- US agencies have released an extensive report on stablecoins indicating the potential risks and recommendations to ensure consumer protection.
- Staff of the agencies consulted with leading market participants, trade associations, experts and advocates.
- The report cites legislation as a way out but goes on to proffer interim solutions.
Stablecoins have become too big to be ignored by regulatory authorities with their burgeoning market cap of $133 billion. In light of this, a coalition of agencies has rubbed minds together to chart a course for the growing asset class.

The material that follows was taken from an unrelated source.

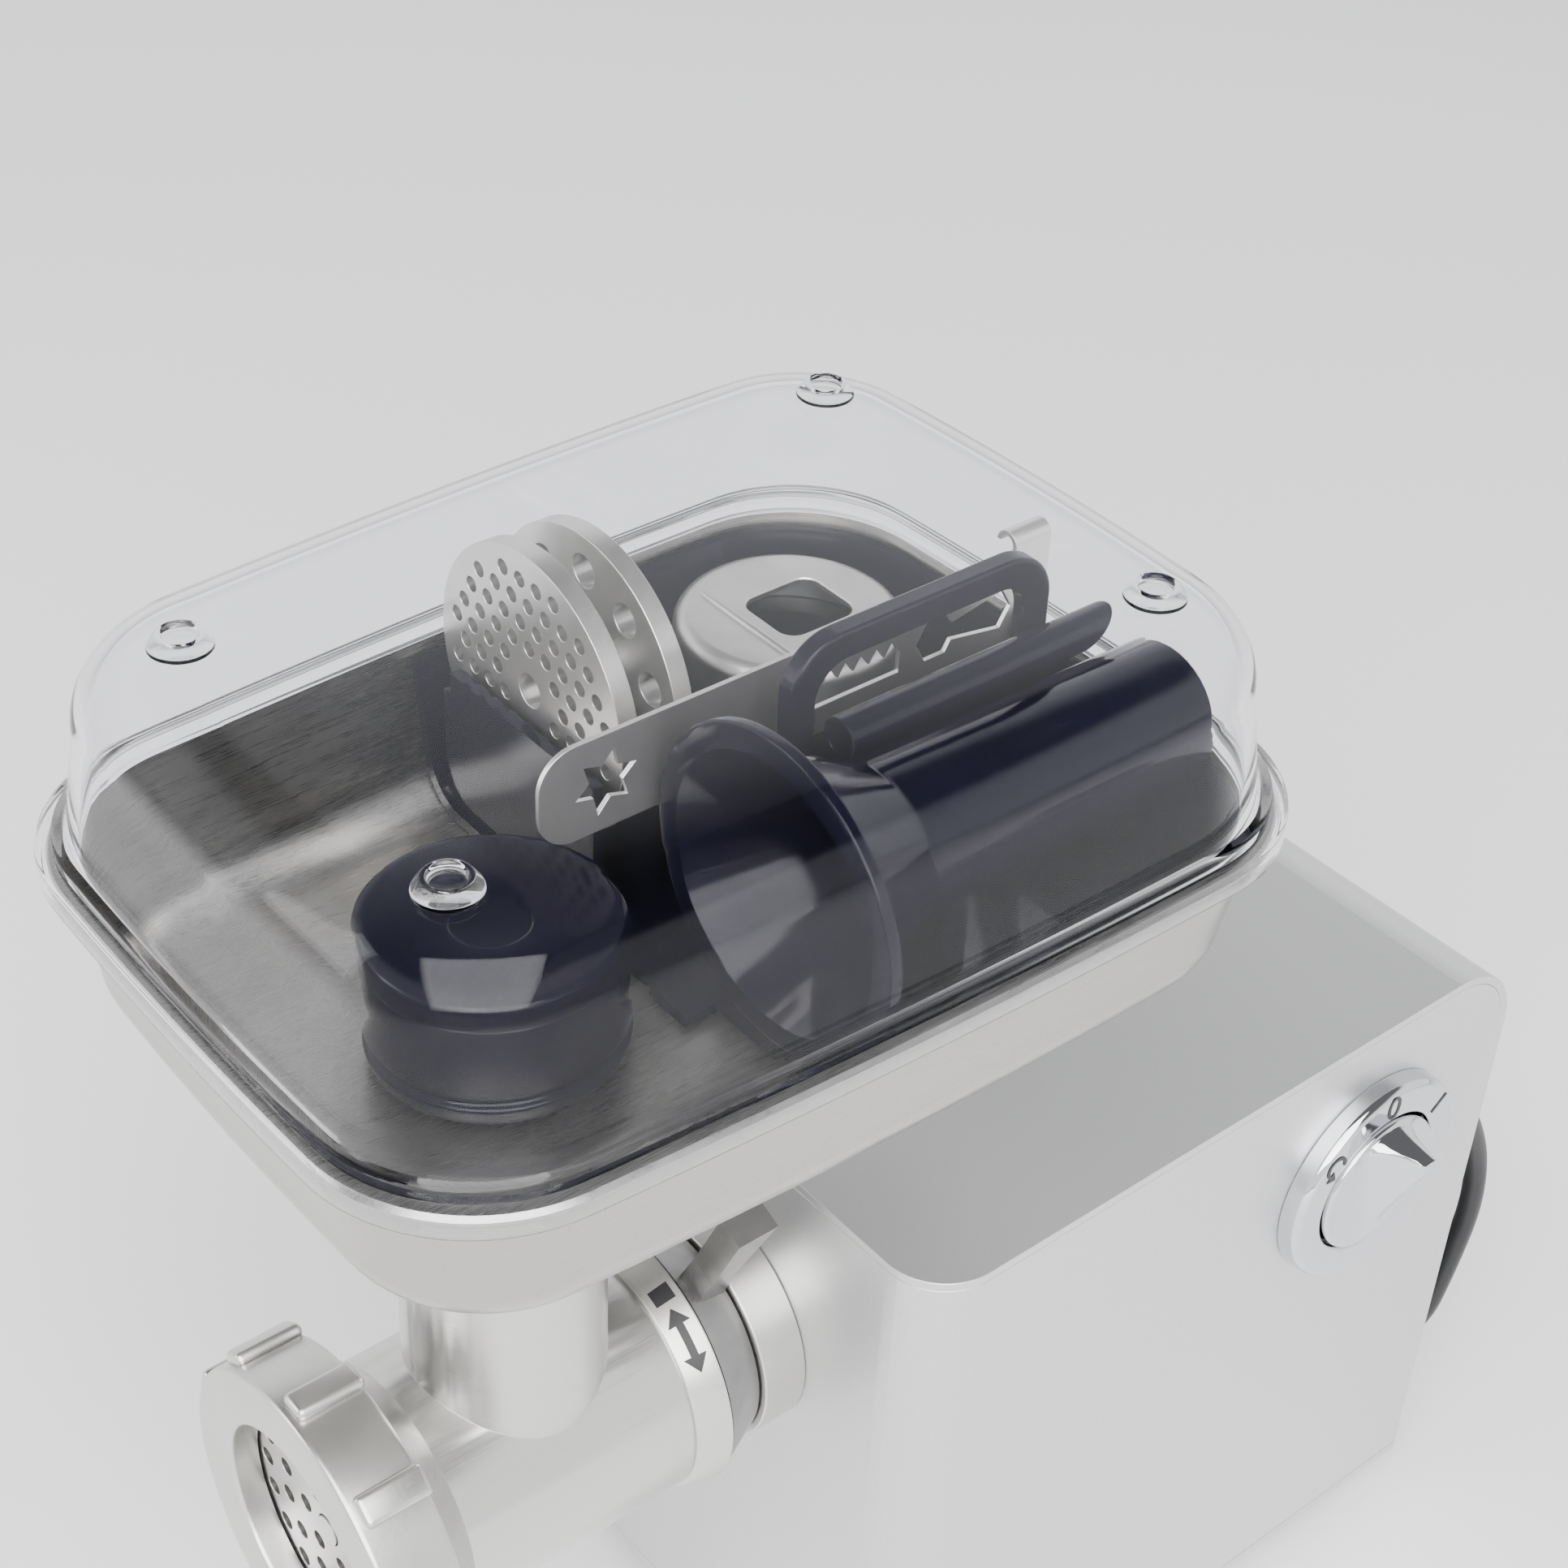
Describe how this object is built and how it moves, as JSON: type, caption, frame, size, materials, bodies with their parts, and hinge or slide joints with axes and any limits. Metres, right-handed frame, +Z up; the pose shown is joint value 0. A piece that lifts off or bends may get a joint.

Stablecoins Are Exigent, But Be Wary Of Risks
The 26-page interagency report issued by the Treasury in conjunction with other regulators highlighted the importance of stable coins in the ecosystem. The coalition known as the President’s Working Group on Financial Markets in their report noted that “stable coins are predominantly used to facilitate trading, lending, and borrowing of other digital assets”.
Stablecoins have a market capitalization of around $133 billion with the largest being Tether’s USDT that has a market cap of $70 billion. This figure represents a 500% increase over the last 12 months as their adoption rates continue to soar in conjunction with DeFi and the trading of digital assets.
The report recognizes the inherent risks associated with stablecoin use including the “implication of the jurisdiction of the SEC and the CFTC”. The composition of stable coins may include a combination of securities, commodities, and derivatives which creates a bit of a puzzle as the regulatory lines become blurry. Other risks identified include the loss of value occasions from stablecoin runs and payment system risks. Operational risks from “deficiency in information systems or internal processes, human errors, management failures, or disruption from external events.”
The report highlights three policy problems that can crop up when a stablecoin scales up. The first is the obvious problem of a systemic risk to the economy if the entity fails while the second is the issue of “excessive concentration of economic power”. The third is the anti-competitive effects that could occur from the scaling up of operations.
Several recommendations were suggested in the report in an attempt to mitigate the risks associated with the use of stablecoins. The recommendations include sweeping legislation, interim measures, and increased collaboration with international financial organizations.
“To address these gaps, a consistent and comprehensive regulatory framework is needed both to increase transparency into key aspects of stablecoin arrangements and to ensure stablecoins function in both normal times and stressed market conditions,” the report reads.
Congress is urged to act promptly to “ensure that payment stablecoins are subject to appropriate federal prudential oversight on a consistent and comprehensive basis”. Interim measures would see agencies step up coordination and collaboration in issues in which they have a common interest in the absence of Congressional action.
Despite the dearth of regulation, agencies have played their part in reducing the risks associated with stablecoins. Last month, the CFTC ordered Tether to pay fines for misleading statements concerning USDT’s backing. Similarly, Circle, issuers of USDC, revealed in October that it was under investigation by the SEC.